What the exercise asks
In the listing below, locate the lines that hold the string "part". Copy those lines.

··· Supplied material

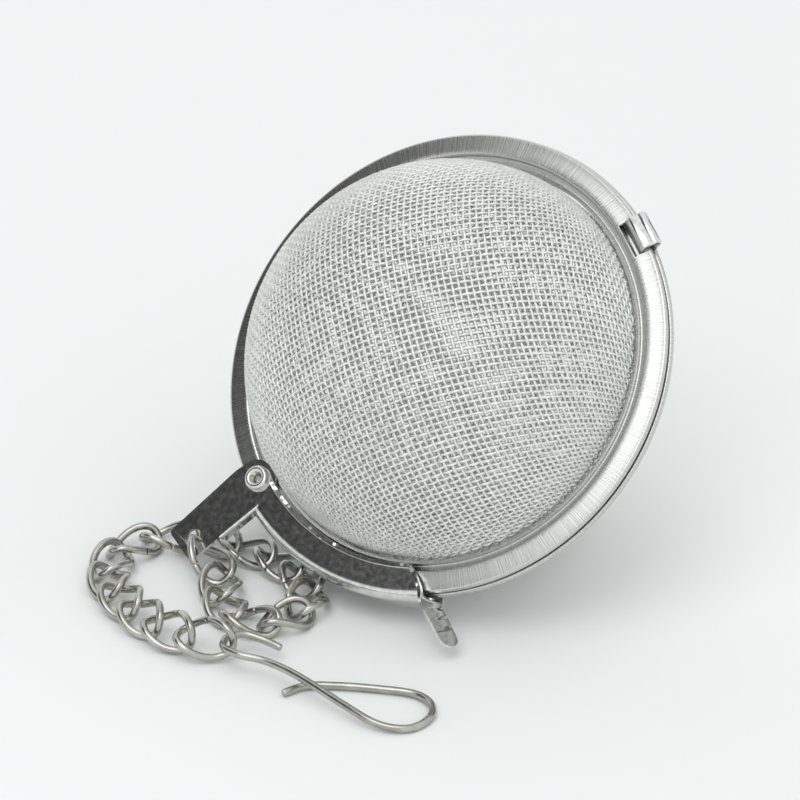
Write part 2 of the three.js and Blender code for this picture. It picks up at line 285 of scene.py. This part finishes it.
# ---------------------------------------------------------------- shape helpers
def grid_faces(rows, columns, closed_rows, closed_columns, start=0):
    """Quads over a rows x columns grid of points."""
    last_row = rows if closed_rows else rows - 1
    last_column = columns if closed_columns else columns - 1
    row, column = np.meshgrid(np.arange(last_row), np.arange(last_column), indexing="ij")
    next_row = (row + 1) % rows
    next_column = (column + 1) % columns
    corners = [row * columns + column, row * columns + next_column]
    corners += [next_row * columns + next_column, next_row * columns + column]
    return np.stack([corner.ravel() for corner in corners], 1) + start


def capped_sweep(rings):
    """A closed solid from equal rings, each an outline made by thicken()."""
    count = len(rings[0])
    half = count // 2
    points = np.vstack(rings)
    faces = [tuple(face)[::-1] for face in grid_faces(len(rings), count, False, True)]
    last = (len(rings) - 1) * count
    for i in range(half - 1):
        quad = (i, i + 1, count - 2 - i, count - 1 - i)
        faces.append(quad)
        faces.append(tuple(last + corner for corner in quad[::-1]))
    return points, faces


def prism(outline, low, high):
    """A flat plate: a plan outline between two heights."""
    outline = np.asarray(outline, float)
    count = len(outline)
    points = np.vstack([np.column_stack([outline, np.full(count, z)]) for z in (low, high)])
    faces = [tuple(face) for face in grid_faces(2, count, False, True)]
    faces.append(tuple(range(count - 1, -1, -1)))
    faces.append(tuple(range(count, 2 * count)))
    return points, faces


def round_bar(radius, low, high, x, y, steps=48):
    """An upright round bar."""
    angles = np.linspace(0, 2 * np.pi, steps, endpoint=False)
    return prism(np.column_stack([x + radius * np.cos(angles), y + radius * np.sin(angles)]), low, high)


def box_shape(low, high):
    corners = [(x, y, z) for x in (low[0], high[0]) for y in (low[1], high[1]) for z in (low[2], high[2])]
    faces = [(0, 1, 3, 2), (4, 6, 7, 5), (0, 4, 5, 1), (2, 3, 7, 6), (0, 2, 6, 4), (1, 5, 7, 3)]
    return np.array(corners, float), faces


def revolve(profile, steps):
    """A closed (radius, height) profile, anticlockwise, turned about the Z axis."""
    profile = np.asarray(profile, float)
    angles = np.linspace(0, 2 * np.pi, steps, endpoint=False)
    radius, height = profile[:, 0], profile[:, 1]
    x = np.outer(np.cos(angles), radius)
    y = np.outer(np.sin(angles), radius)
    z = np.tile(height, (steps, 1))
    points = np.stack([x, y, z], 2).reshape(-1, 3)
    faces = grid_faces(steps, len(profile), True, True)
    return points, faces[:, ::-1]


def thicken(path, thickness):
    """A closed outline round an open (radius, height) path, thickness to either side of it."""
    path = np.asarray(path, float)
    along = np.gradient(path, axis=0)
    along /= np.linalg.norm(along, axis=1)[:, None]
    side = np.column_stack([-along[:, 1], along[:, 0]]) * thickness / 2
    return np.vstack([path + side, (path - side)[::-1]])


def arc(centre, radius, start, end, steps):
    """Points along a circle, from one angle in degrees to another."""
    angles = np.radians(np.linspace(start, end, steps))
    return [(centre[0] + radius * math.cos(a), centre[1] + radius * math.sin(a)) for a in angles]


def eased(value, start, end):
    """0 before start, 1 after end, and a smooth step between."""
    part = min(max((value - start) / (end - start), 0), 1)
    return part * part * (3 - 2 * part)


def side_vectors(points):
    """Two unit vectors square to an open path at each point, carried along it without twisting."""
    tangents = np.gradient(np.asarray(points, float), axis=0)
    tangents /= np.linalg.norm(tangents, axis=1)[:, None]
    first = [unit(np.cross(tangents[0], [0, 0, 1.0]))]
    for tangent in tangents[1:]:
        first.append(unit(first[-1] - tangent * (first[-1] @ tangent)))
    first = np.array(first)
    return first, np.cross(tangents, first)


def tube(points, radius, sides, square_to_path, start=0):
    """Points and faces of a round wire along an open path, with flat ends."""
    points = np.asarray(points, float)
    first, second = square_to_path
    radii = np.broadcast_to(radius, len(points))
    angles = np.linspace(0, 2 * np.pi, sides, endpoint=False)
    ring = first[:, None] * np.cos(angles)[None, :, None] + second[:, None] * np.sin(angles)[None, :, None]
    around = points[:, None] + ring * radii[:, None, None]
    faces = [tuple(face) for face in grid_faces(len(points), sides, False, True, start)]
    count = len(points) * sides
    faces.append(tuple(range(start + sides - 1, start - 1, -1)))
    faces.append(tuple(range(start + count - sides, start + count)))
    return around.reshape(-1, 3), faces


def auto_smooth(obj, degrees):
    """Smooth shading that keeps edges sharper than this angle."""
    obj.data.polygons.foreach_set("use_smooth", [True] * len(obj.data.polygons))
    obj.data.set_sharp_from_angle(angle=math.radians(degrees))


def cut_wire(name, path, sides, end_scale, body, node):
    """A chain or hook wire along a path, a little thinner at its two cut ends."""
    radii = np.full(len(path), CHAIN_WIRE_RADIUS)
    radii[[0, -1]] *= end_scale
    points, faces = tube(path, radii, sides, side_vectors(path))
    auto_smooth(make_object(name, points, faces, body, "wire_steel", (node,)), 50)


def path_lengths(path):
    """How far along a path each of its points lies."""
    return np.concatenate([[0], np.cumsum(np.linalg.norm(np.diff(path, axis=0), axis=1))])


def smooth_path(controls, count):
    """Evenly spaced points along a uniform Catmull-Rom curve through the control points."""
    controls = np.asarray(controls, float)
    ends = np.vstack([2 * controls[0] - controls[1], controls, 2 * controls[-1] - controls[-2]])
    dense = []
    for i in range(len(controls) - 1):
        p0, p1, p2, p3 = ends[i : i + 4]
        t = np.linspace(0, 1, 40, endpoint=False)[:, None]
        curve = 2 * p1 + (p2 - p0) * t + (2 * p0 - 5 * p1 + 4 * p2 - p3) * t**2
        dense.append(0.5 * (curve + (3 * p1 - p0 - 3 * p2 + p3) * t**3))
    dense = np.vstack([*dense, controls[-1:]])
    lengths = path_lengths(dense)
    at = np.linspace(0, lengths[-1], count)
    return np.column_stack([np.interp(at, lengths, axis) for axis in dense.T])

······

Correct answer
Write part 2 of the three.js and Blender code for this picture. It picks up at line 285 of scene.py. This part finishes it.
    part = min(max((value - start) / (end - start), 0), 1)
    return part * part * (3 - 2 * part)